Bölgemiz verimli toprakları ile bir tarım ili konumunsa. Ülkemiz için de en önemli gelir kaynağını tarımdan sağlanıyor. Tarım ürünleri yaşamımız için olmazsa olmazı. Dünya nüfusunu artması ile tarımın önemi her geçen yıl artıyor. Edirne ilimizin yüz ölçümü 609 709 hektar büyüklüğünde. Bu toprakların 370.948 hektarı tarım için elverişli ekilebilir topraklar. Topraklarımızın 104.502 hektarı ormanlık alan. 57.409 hektarlık yer çayır ve meradan oluşuyor. Bu alanlar her geçen yıl azalıyor.

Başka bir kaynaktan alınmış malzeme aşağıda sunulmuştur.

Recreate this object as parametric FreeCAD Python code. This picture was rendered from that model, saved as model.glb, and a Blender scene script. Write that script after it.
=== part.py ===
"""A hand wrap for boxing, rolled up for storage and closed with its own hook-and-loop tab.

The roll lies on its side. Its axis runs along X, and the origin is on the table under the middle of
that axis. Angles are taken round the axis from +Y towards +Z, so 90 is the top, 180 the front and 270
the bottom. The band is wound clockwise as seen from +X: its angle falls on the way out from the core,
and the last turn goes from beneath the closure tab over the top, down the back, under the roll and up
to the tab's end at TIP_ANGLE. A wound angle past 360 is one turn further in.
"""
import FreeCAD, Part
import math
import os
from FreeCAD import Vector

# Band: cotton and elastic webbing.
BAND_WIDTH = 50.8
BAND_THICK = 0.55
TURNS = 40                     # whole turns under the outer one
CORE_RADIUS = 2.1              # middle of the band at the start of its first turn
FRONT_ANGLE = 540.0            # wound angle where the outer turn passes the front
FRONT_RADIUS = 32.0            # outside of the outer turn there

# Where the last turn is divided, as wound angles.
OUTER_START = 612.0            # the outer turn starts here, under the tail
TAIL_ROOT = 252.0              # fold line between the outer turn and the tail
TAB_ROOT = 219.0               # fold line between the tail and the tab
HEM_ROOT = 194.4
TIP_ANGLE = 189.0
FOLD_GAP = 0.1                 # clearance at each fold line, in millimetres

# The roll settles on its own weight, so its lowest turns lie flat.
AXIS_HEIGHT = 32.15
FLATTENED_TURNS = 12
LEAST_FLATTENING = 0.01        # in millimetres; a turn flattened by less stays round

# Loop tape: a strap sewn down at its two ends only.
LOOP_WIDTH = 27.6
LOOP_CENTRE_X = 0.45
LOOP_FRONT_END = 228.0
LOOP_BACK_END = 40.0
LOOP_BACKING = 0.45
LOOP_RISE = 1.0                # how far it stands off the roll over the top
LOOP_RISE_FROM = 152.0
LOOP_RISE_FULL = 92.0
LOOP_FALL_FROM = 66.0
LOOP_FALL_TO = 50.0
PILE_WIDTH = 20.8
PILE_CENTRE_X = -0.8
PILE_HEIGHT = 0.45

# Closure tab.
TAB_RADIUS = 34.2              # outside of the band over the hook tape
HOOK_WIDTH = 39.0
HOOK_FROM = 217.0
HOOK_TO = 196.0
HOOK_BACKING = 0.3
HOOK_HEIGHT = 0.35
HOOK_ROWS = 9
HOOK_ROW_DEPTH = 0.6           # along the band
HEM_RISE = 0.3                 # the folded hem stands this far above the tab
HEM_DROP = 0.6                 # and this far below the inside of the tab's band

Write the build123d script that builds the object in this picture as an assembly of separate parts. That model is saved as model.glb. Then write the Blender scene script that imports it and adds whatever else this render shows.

İlimiz topraklarından 7.902 hektarlık alan tarım dışı topraktan oluşuyor. İlimizde sulanabilir topraklar yeterli değil. Edirne çevresinden üç nehir geçmesine karşın “Su akar Türk bakar” misali bu kaynaklardan yararlanamıyoruz.
Topraklarımızın sadece 80.569 hektarlık alanda sulu tarım yapılıyor.280.378 dekarlık alanda kuru tarım uygulanıyor. Yeterli oranda yağış almayan bölgemizde kuru tarım yapan topraklardan çiftçilerimizin gelir düzeyi çok düşük,masraflarını dahi karşılayamıyorlar.
Tarım alanlarımızın %97’si tarla bundan%2’sinde sebzecilik, sadece %1 hektarlık alanda meyve ve bahçe alanı olarak kullanılıyor.
Tarım alanlarımızın durumu bu. Topraklarımızda sulu tarımın yapılması ile verim katlanarak artacak. Bazı bölgelerimizde yılda iki ürün alınacak. Çiftçi vatandaşlarımız teknolojiden yararlanarak topraklarını işliyor. Toprağından yüksek verim almak için tüm imkânlarını kullanıyor. Akaryakıt fiyatını yüksek olmasını maliyeti artıracağını düşünerek tarlasına gerekli hizmeti yapamıyor.
-------------
DEVLET DESTEĞİ ARTMALI
Yasa gereği ülkemizde elde edilen toplam gelirin (GSMH) nın %1’i tarım kesimine ayrılması gerektiği halde çiftçilerimize yapılan destek bu oranın çok altında. Yapılan ürün ve diğer destekler gecikmeli olarak yapıldığı için fayda sağlamıyor. Bölgemizde tarım kesimi arasında kooperatifçilik gelişmediği için ortak hizmetler sağlanamıyor.
Az topraklı çiftçilerimiz traktör ve diğer ekipmanları için ölü yatırım yapmak zorunda kalıyor. Bugün bakıyorsunuz çiftçilerimizin konutları önünde atıl durumda olan tarım ekipmanlarını görürsünüz. Çiftçilerimiz kredi bulmada bankaların cazip görünen imkanlarını kullanmak zorunda kalıyor. Borçlarını ödemediği zaman borç batağında kalıyor. Bugün çiftçiler, köylüler arasında bankalara borçlu olanların oranı gittikçe artıyor. Tarımı ihmal eden gerekli desteği sağlamayan ülkeleri kalkınamayacağı gerçeğini dikkate almıyoruz.
Bunu sonunda tarım alanlarından yeterli ürün sağlanamaması sonucu onlarca tarım ürününü başka ülkelerden ithal etmek zorunda kalıyoruz. Daha önceleri dünyada tarımda kendi ihtiyacını sağlayan yedi ülkeden biri olan ülkemiz bugün çok daha geri düzeyde.